Canbulad ve Turgut sürgüne değil darağacına gönderilecektir.

Atatürk’ün deyişiyle “birkaç serserinin tertip ettiği bir iş değil, muhaliflerin cumhuriyet ve devrim aleyhine giriştikleri büyük bir ihanetin” eseridir bu suikast. Hakkında hüküm verilenler de idam edilmelidir. Kararlar kesinleştikten sonra mahkumlar birer birer dar ağacına götürülür.

İdam akşamını dönemin gazeteleri şöyle aktarır: “İsmail Canbulad’ın bulunduğu grup hapishaneden süngüler eşliğinde çıkartıldı. Henüz gece yarısı olmamıştı. Halk, idam mahkûmlarının idam edilecekleri yere nasıl götürüldüğünü, nasıl asılacaklarını ve asıldıktan sonraki vaziyetlerini görmek istedikleri için, Başdurak’tan Kordon’a kadar uzanan caddenin etrafında toplandı. Mahkûmlar ayrı ayrı yerlere sevk edildi. Ziya Hurşid, Laz İsmail, Gürcü Yusuf, Çopur Hilmi, Gafarzade Oteli önünde suikast icra etmek istedikleri yol ağzına, diğerleri hükümet önüne Kışla Meydanı'na ve park civarına götürüldü. Darağacı önüne geldiğinde İsmail Canbulad bir hayli söylenerek, vatanın ihsar altına altına alındığından bahsetti ve “Biz indinizde vatansız olduk” dedi. İsmail Canbulad, kışla önündeki sehpaya götürülürken metindi. Korku belirtisi göstermeyerek hiçbir şey yokmuş gibi sakin, ağır ağır yürüyerek durdu.” 

Hiç kuşkusuz İsmail Canbulad burada bir isimden ziyade tarihsel bir hadisedir.
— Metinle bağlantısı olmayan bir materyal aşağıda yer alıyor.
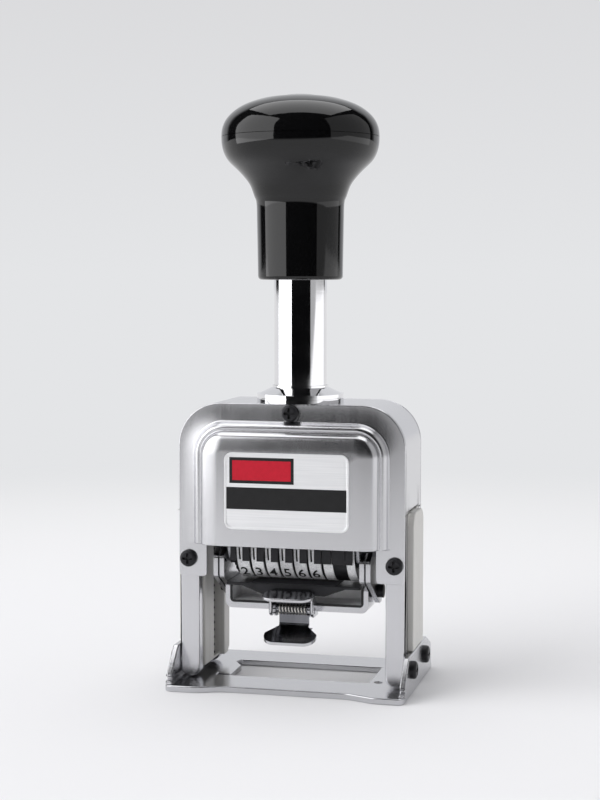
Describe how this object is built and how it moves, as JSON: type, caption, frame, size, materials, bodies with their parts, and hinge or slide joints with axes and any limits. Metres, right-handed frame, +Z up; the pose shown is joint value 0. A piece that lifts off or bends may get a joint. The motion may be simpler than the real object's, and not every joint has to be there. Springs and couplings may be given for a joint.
{
  "type": "numbering machine",
  "caption": "Hand numbering machine: round knob on a sprung tube, arched frame, number wheels over a base window, swinging ink pad with a thumb clip.",
  "frame": {"origin": "middle of the floor under the whole part", "axes": "+X to the right seen from the front, +Y to the back, +Z up along the plunger"},
  "size_m": [0.0706, 0.0476, 0.1654],
  "materials": {
    "moulded_black": "polished black moulding",
    "chrome": "polished chrome plate",
    "plated_casting": "satin chrome on a die casting",
    "plated_sheet": "satin chrome on pressed steel",
    "steel": "turned steel",
    "spring_steel": "spring wire",
    "plate_foil": "brushed aluminium, bare",
    "blackened_steel": "blackened screws and arms",
    "ivory_plastic": "pale moulded nylon",
    "wheel_metal": "plated number wheels",
    "felt": "inked felt"
  },
  "bodies": {
    "frame": {"main_frame": "plated_casting", "top_collar": "chrome", "collar_nut": "chrome", "front_cover": "plated_sheet", "front_cover_screws": "blackened_steel", "rear_cover": "plated_sheet", "rear_cover_screws": "blackened_steel", "name_plate": "plate_foil", "finger_plate": "blackened_steel", "base_plate": "plated_sheet", "base_screws": "blackened_steel", "right_guide": "ivory_plastic", "left_guide": "ivory_plastic", "right_return_spring": "spring_steel", "left_return_spring": "spring_steel"},
    "plunger": {"knob_body": "moulded_black", "knob_cap": "moulded_black", "knob_screw": "steel", "plunger_tube": "chrome", "carriage_head": "steel", "right_guide_shoe": "ivory_plastic", "left_guide_shoe": "ivory_plastic", "tube_nut": "steel", "right_side_plate": "plated_sheet", "left_side_plate": "plated_sheet", "side_plate_screws": "steel", "tie_rod": "steel", "detent_comb": "steel", "wheel_shaft": "steel", "shaft_nuts": "steel", "inner_blank_drum": "wheel_metal", "outer_blank_drum": "wheel_metal"},
    "selector": {"selector_dial": "blackened_steel"},
    "index": {"index_arm": "blackened_steel", "feed_pawl": "blackened_steel"},
    "inker": {"pad_yoke": "plated_sheet", "right_outer_arm": "plated_sheet", "left_outer_arm": "plated_sheet", "yoke_screws": "blackened_steel", "pad_liner": "blackened_steel", "pad_tray": "blackened_steel", "ink_pad": "felt", "upper_tab": "chrome", "clip_pin": "steel", "clip_spring": "spring_steel"},
    "thumb_lever": {"lower_tab": "chrome"},
    "wheel_1": {"number_wheel_1": "wheel_metal"},
    "wheel_2": {"number_wheel_2": "wheel_metal"},
    "wheel_3": {"number_wheel_3": "wheel_metal"},
    "wheel_4": {"number_wheel_4": "wheel_metal"},
    "wheel_5": {"number_wheel_5": "wheel_metal"},
    "wheel_6": {"number_wheel_6": "wheel_metal"}
  },
  "joints": [
    {"name": "plunger_slide", "type": "slide", "parent": "frame", "child": "plunger", "axis": [0, 0, -1], "range_m": [0, 0.0292], "stiffness_N_per_m": 350, "springref_m": -0.02, "deforming": ["right_return_spring", "left_return_spring"]},
    {"name": "pad_swing", "type": "hinge", "parent": "plunger", "child": "inker", "pos_m": [0, -0.0017, 0.04], "axis": [-1, 0, 0], "range_deg": [0, 95.1]},
    {"name": "lever_press", "type": "hinge", "parent": "inker", "child": "thumb_lever", "pos_m": [0, -0.011, 0.0223], "axis": [-1, 0, 0], "range_deg": [0, 18], "stiffness_Nm_per_rad": 0.02, "springref_deg": -34.38},
    {"name": "index_swing", "type": "hinge", "parent": "plunger", "child": "index", "pos_m": [0, -0.0017, 0.04], "axis": [1, 0, 0], "range_deg": [0, 36.1]},
    {"name": "selector_turn", "type": "hinge", "parent": "plunger", "child": "selector", "pos_m": [0, -0.0017, 0.04], "axis": [1, 0, 0], "range_deg": [0, 180]},
    {"name": "wheel_1_turn", "type": "hinge", "parent": "plunger", "child": "wheel_1", "pos_m": [0, -0.0017, 0.04], "axis": [1, 0, 0], "continuous": true},
    {"name": "wheel_2_turn", "type": "hinge", "parent": "plunger", "child": "wheel_2", "pos_m": [0, -0.0017, 0.04], "axis": [1, 0, 0], "continuous": true},
    {"name": "wheel_3_turn", "type": "hinge", "parent": "plunger", "child": "wheel_3", "pos_m": [0, -0.0017, 0.04], "axis": [1, 0, 0], "continuous": true},
    {"name": "wheel_4_turn", "type": "hinge", "parent": "plunger", "child": "wheel_4", "pos_m": [0, -0.0017, 0.04], "axis": [1, 0, 0], "continuous": true},
    {"name": "wheel_5_turn", "type": "hinge", "parent": "plunger", "child": "wheel_5", "pos_m": [0, -0.0017, 0.04], "axis": [1, 0, 0], "continuous": true},
    {"name": "wheel_6_turn", "type": "hinge", "parent": "plunger", "child": "wheel_6", "pos_m": [0, -0.0017, 0.04], "axis": [1, 0, 0], "continuous": true}
  ],
  "couplings": [
    {"joint": "pad_swing", "follows": "plunger_slide", "rad_per_m": 56.783},
    {"joint": "index_swing", "follows": "plunger_slide", "rad_per_m": 21.518}
  ]
}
Kendi yaşamı, İzmir suikastı olarak tarihe geçen olay, olayın aktörleri ve o süreçte yaşanan tartışmalar bu hadisenin büyük fotoğrafını yansıtır. Bu açıdan bir isme uzanmak aynı zamanda tarihe ışık tutmak, onu yeniden okumak anlamına gelebilir. Oradan yansıyacak ışık ve ortaya çıkacak yeni görüşler ise bugünü anlamamızı kolaylaştırabilir. Belki de bu, tarihin isimlere yüklediği başka bir görevdir.